Contrary to what we believed last night, Hurricane Charley made landfall south of the coastal cities and is now on a collision course for Central City. We’re one of the fortunate whose houses are structured, that is, made entirely of solid concrete and essentially cemented to the ground. Our stone walls and ceilings keep out the Category 4 winds that would otherwise tear us limb from limb, but those living in mobile or manufactured homes are not so lucky; the storm will shred their abodes and their bodies to pieces.

We’re probably not in any danger…I hope. I’m glad that I’m here, though; if anything happened to Pie, I would want to be dead, too. Today, a Friday, there was no school, and a state of emergency has been declared in our county. 

August 15, 2004
A lung has been procured for Grand Pa and, as of 5:30 this afternoon, he began what promises to be a long and complex surgery. The attainment of the organ this morning has elated many disheartened spirits and answered innumerable prayers, not least of all those of my grandmother, who seemed like she was losing hope.
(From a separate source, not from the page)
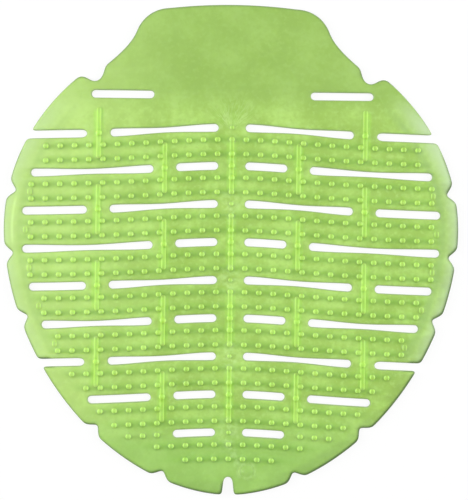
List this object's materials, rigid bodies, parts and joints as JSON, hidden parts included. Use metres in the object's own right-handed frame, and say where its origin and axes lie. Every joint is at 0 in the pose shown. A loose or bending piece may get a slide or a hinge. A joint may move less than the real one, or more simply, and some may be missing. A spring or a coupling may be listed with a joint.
{
  "type": "urinal deodorizer screen",
  "caption": "Flat flexible egg-shaped drain mat with a hand tab, rows of narrow drain slots, pointed splash pips, cross ribs and a notched rim.",
  "frame": {"origin": "middle of the whole outline, on the flat back that rests on the urinal's floor", "axes": "+Z out of the face that carries the pips, +Y up the face towards the hand tab, +X to the right seen from the face"},
  "size_m": [0.18, 0.1939, 0.0041],
  "materials": {
    "scented_eva": "soft satin, slightly translucent"
  },
  "bodies": {
    "root": {"screen": "scented_eva"}
  },
  "joints": []
}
Grand Pa, you see, was tiring of the exhaustive struggles he faced on a daily basis, and earlier this week had refused to go back on a ventilator, asking only that he be given enough pain-killing medications to die peacefully in his sleep. This lung is, quite literally, a breath of life, both into him and into my frantic grandmother. I hope that the surgery is a success and that her yearnings for his recovery will be fulfilled. We won’t know until tomorrow how everything went, for, as I said, the surgery is extensive, and according to Mom it can last up to eight hours.

Mom and Dad are both thoroughly sick of the traffic situation here, which is quite impossible. Over half of the streetlights and stop signs in our county were either knocked out or rendered useless by the winds of Hurricane Charley. The rather obvious result is chaotic roads that are breeding grounds for accidents, there having been over two hundred automobile accidents in Central County yesterday alone. Central County students are now enjoying a five-day weekend, all expenses paid, courtesy of central Deep South State’s perilous roadways. That’s right, there’s no school on Monday or Tuesday, much to our adulation.
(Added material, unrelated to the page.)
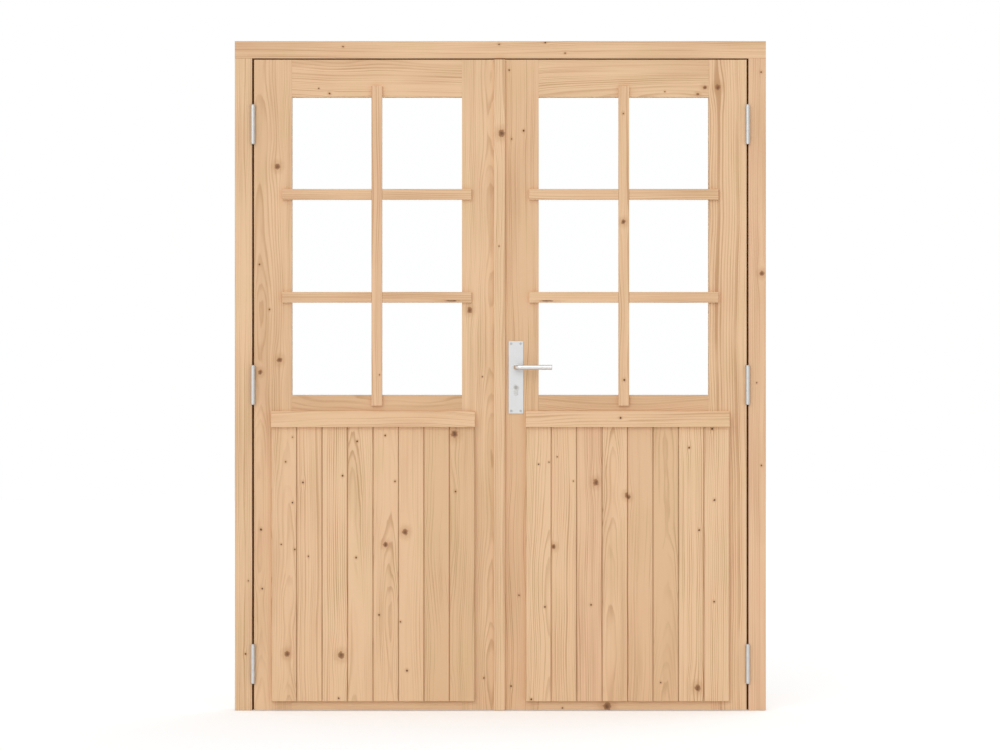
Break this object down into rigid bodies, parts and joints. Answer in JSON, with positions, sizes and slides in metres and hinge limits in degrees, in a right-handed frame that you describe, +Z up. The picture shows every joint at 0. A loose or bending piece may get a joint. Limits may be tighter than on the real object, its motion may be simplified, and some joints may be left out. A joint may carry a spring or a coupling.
{
  "type": "glazed double door",
  "caption": "Timber double door in its frame, each leaf glazed above with glazing bars and boarded below, with weather rails, hinges, lever handle and slide bolts.",
  "frame": {"origin": "on the floor, midway between the jambs, in the middle plane of the closed leaves", "axes": "+X to the right seen from outside, +Y inwards, so the outside face looks towards -Y, +Z up"},
  "size_m": [1.682, 0.154, 2.12],
  "materials": {
    "timber": "bare planed spruce",
    "glass": "clear float",
    "handle_steel": "satin",
    "hinge_steel": "zinc plated",
    "lock_steel": "zinc plated",
    "bolt_steel": "zinc plated",
    "screw_steel": "zinc plated"
  },
  "bodies": {
    "frame": {"left_jamb": "timber", "right_jamb": "timber", "frame_head": "timber", "frame_hinge_plates": "hinge_steel", "hinge_pins": "hinge_steel", "frame_screws": "screw_steel"},
    "left_leaf": {"left_hinge_stile": "timber", "left_meeting_stile": "timber", "left_top_rail": "timber", "left_mid_rail": "timber", "left_bottom_rail": "timber", "left_board_1": "timber", "left_board_2": "timber", "left_board_3": "timber", "left_board_4": "timber", "left_board_5": "timber", "left_board_6": "timber", "left_board_7": "timber", "left_board_8": "timber", "left_drip_rail": "timber", "left_glass": "glass", "left_vertical_bar": "timber", "left_horizontal_bars": "timber", "left_glass_beads": "timber", "left_hinge_plates": "hinge_steel", "left_leaf_screws": "screw_steel", "strike_plate": "lock_steel", "slide_bolt_guides": "bolt_steel"},
    "right_leaf": {"right_hinge_stile": "timber", "right_meeting_stile": "timber", "right_top_rail": "timber", "right_mid_rail": "timber", "right_bottom_rail": "timber", "right_board_1": "timber", "right_board_2": "timber", "right_board_3": "timber", "right_board_4": "timber", "right_board_5": "timber", "right_board_6": "timber", "right_board_7": "timber", "right_board_8": "timber", "right_drip_rail": "timber", "right_glass": "glass", "right_vertical_bar": "timber", "right_horizontal_bars": "timber", "right_glass_beads": "timber", "right_hinge_plates": "hinge_steel", "right_leaf_screws": "screw_steel", "astragal": "timber", "lock_case": "lock_steel", "handle_plates": "handle_steel", "lock_cylinder": "handle_steel"},
    "lever": {"front_lever": "handle_steel", "back_lever": "handle_steel", "follower": "lock_steel"},
    "latch": {"latch_bolt": "lock_steel"},
    "plug": {"cylinder_plug": "handle_steel"},
    "dead_bolt": {"dead_bolt": "lock_steel"},
    "top_bolt": {"top_slide_bolt": "bolt_steel"},
    "bottom_bolt": {"bottom_slide_bolt": "bolt_steel"}
  },
  "joints": [
    {"name": "left_leaf_hinge", "type": "hinge", "parent": "frame", "child": "left_leaf", "pos_m": [-0.783, -0.0283, 1.032], "axis": [0, 0, -1], "range_deg": [0, 160]},
    {"name": "right_leaf_hinge", "type": "hinge", "parent": "frame", "child": "right_leaf", "pos_m": [0.783, -0.0283, 1.032], "axis": [0, 0, 1], "range_deg": [0, 160]},
    {"name": "lever_turn", "type": "hinge", "parent": "right_leaf", "child": "lever", "pos_m": [0.0495, 0, 1.087], "axis": [0, 1, 0], "range_deg": [0, 40], "stiffness_Nm_per_rad": 1.2, "springref_deg": -34.38},
    {"name": "latch_slide", "type": "slide", "parent": "right_leaf", "child": "latch", "axis": [1, 0, 0], "range_m": [0, 0.0115]},
    {"name": "plug_turn", "type": "hinge", "parent": "right_leaf", "child": "plug", "pos_m": [0.0495, 0, 1.023], "axis": [0, 1, 0], "range_deg": [0, 360]},
    {"name": "dead_bolt_slide", "type": "slide", "parent": "right_leaf", "child": "dead_bolt", "axis": [-1, 0, 0], "range_m": [0, 0.02]},
    {"name": "top_bolt_slide", "type": "slide", "parent": "left_leaf", "child": "top_bolt", "axis": [0, 0, 1], "range_m": [0, 0.02]},
    {"name": "bottom_bolt_slide", "type": "slide", "parent": "left_leaf", "child": "bottom_bolt", "axis": [0, 0, -1], "range_m": [0, 0.02]}
  ],
  "couplings": [
    {"joint": "latch_slide", "follows": "lever_turn", "m_per_rad": 0.01647},
    {"joint": "plug_turn", "follows": "dead_bolt_slide", "rad_per_m": 314.15}
  ]
}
And, what’s more, Hurricane Earl is due to arrive here on Wednesday, which could get us off for the entire week!

August 16, 2004
Grand Pa’s surgery has had some complications, and apparently it doesn’t look good, but I believe that he will pull through. We have off of school for the rest of this week and next Monday. Classes will resume on August 24th. 

As if that weren't enough our dog, Millie, died this morning.

August 25, 2004
School started back yesterday, and I’m glad of it. Pie walked to me today!

August 30, 2004
Grand Pa died today. More tomorrow.

August 31, 2004
Grand Ma is hysterical, inconsolable, as were Powell and Thomas last night. Grand Pa’s death comes as a real blow to everyone who waited the years for him to receive a lung. Thinking about it makes me sad but I haven’t cried. 
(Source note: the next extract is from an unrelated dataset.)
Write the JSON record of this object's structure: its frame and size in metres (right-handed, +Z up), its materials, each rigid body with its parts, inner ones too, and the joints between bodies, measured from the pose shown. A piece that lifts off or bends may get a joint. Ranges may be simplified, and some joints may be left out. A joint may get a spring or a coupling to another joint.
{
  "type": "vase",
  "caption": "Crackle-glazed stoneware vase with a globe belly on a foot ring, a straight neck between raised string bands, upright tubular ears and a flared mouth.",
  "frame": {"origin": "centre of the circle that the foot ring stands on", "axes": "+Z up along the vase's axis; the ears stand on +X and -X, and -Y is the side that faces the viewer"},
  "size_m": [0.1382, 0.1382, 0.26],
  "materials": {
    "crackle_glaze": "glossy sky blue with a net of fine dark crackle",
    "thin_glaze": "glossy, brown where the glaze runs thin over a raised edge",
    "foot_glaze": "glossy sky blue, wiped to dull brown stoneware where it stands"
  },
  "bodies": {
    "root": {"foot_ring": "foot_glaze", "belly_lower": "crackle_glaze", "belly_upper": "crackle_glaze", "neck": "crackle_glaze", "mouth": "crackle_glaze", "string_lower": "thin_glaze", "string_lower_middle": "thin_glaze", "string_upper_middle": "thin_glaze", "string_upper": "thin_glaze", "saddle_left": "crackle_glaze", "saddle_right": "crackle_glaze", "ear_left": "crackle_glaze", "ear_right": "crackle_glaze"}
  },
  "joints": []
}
As if Grand Pa leaving this world wasn’t enough, a massive hurricane, the Category-5 titan Frances, is headed straight for Deep South State. As of this morning it was on a course for eastern Central City (in other words, exactly where we live and our entire lives are centered), much to my dismay and internal agony. I prayed intensely last night and the Lord may have answered me, as the system seems to have shifted just a little bit to the north. I will pray more now and watch the news in the morning.